2. Ascertaining the differences between the prior art and the claims at issue.
3. Resolving the level of ordinary skill in the pertinent art.
4. Considering objective evidence present in the application indicating obviousness or nonobviousness.

Claims 2-6, 8-13 and 15 are rejected under 35 U.S.C. 103 as being unpatentable over Nguyen et al. (Heterogeneous Ensemble for Feature Drifts in Data Streams) in view of Grmanova et al. (Incremental Ensemble Learning for Electricity Load Forecasting).

Regarding claims 2 and 9, Nguyen discloses: A machine learning computer system comprising: 
at least one processor core (“The experiments were conducted on a Windows PC with a Pentium D 3GHz Intel processor and 2GB memory. To enable more meaningful comparisons, we try to use the same parameter values for all the algorithms.” P9 §4.1 ¶2 Nguyen); and 
a memory in communication with the at least one processor core, wherein the memory stores executable instructions that, when executed by the at least one processor core, cause the at least one processor core to iteratively train an ensemble with a set of training data items (“The experiments were conducted on a Windows PC with a Pentium D 3GHz Intel processor and 2GB memory. To enable more meaningful comparisons, we try to use the same parameter values for all the algorithms.” P9 §4.1 ¶2, “In this paper, we address the above problems by presenting a novel framework to integrate feature selection techniques and ensemble learning for data streams. To alleviate ensemble updating, we propose a new concept of “feature drifts" and use it to optimize the updating process. With a gradual drift, each classifier member is updated in a real-time manner. When a feature drift occurs, which represents a significant change in the underlying distribution of the dataset, we train a new classifier to replace an outdated classifier in the ensemble.” P2 ¶2), 
wherein: 
the ensemble comprises multiple machine learning ("ML") ensemble members (“To alleviate ensemble updating, we propose a new concept of “feature drifts" and use it to optimize the updating process. With a gradual drift, each classifier member is updated in a real-time manner.
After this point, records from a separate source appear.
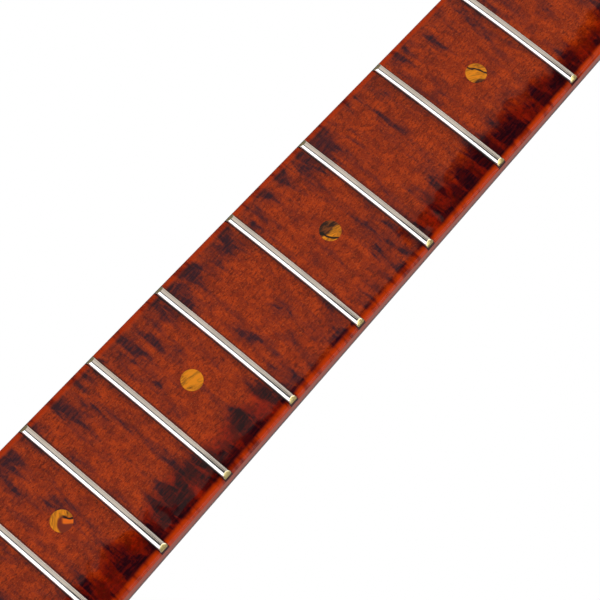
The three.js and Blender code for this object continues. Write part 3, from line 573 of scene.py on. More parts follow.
def spruce(name, light, dark, edge=None):
    """Straight-grained spruce with darker late wood; lacquered with a burst if it has an edge colour."""
    material, shader, here = coated(name, 0.6, 0.15, 1.0 if edge else 0.0, 0.22)
    x, _, z = axes(here)
    across = noise(here, (3, 3, 4), detail=2) * 0.012 + x
    rings = noise(flow(here.tree, "CombineXYZ", {0: across}), (620, 1, 1), detail=2, roughness=0.6)
    fine = noise(here, (2200, 2200, 90), detail=3, roughness=0.6, shift=3.0)
    silk = noise(here, (35, 35, 260), detail=2, shift=6.0)
    wood = blend(band(rings, 0.42, 0.68), light, dark)
    wood = blend(band(fine, 0.5, 0.7) * 0.35, wood, dark)
    wood = blend(band(silk, 0.5, 0.75) * 0.22, wood, tinted(light, 1.15))
    if edge:
        wood = blend(burst_share(x, z), wood, edge)
        waves = noise(here, (18, 18, 18), detail=1, shift=1.3)
        feed(shader, Coat_Normal=bump(waves, 1.0, 0.06 * MM))
    feed(shader, Base_Color=wood)
    return material


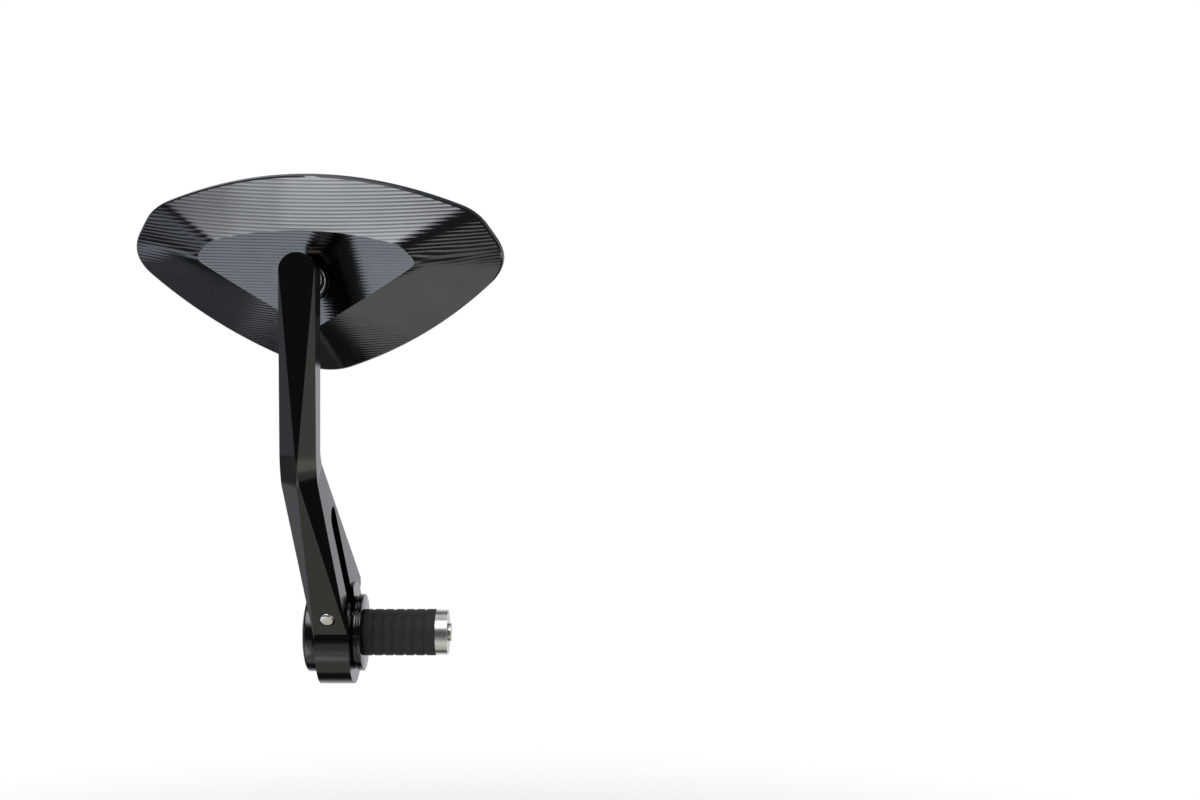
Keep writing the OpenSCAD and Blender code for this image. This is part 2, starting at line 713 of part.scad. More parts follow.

When a feature drift occurs, which represents a significant change in the underlying distribution of the dataset, we train a new classifier to replace an outdated classifier in the ensemble.” P2 ¶2, Fig 1); and 
the memory stores executable instructions that, when executed by the at least one processor core, cause the at least one processor core to train the ensemble in a first iteration of the training by selectively directing certain training data items in the set of training data items to, for each of the certain training data items, a selected set of the multiple ML ensemble members (“To alleviate ensemble updating, we propose a new concept of “feature drifts" and use it to optimize the updating process. With a gradual drift, each classifier member is updated in a real-time manner. When a feature drift occurs, which represents a significant change in the underlying distribution of the dataset, we train a new classifier to replace an outdated classifier in the ensemble.” P2 ¶2, Fig 1, note: each ML model (classifier) is trained on a different subset of training data, a selected set of the multiple ML models is interpreted as one or more classifiers), wherein, for each of the certain training data items in the first iteration: 
the selected set of the multiple ML ensemble members comprises one or more, but less than all, of the multiple ML ensemble members (“To alleviate ensemble updating, we propose a new concept of “feature drifts" and use it to optimize the updating process. With a gradual drift, each classifier member is updated in a real-time manner. When a feature drift occurs, which represents a significant change in the underlying distribution of the dataset, we train a new classifier to replace an outdated classifier in the ensemble.” P2 ¶2, Fig 1, note: a new classifier corresponds to the one or more of the multiple ML ensemble members); 
there is an unselected set of the multiple ML ensemble members that comprises one or more ML ensemble members in the set of the multiple ML ensemble that are not in the selected set (Fig 1, note: when feature drift occurs, the previous classifiers are the unselected set of the multiple ML ensemble members.); 
the selected set of the multiple ML ensemble members uses the certain training item in the training of the selected set of the multiple ML ensemble members (Fig 1, note: the new feature set which has feature drift is used to train the selected model); and 
the unselected set of the multiple ML ensemble members do not use the certain training item in the training of the unselected set of the multiple ML ensemble members (Fig 1, note: the new feature selection training data which has feature drift is used to train the selected model. The previous models do not use the new feature set.).
	
	However, Nguyen does not explicitly disclose: 
…at a time that the certain training data item is directed to the selected set of the multiple ML ensemble members, such that the unselected set…;
at the time that the certain training data item is directed to the selected set of the multiple ML ensemble members.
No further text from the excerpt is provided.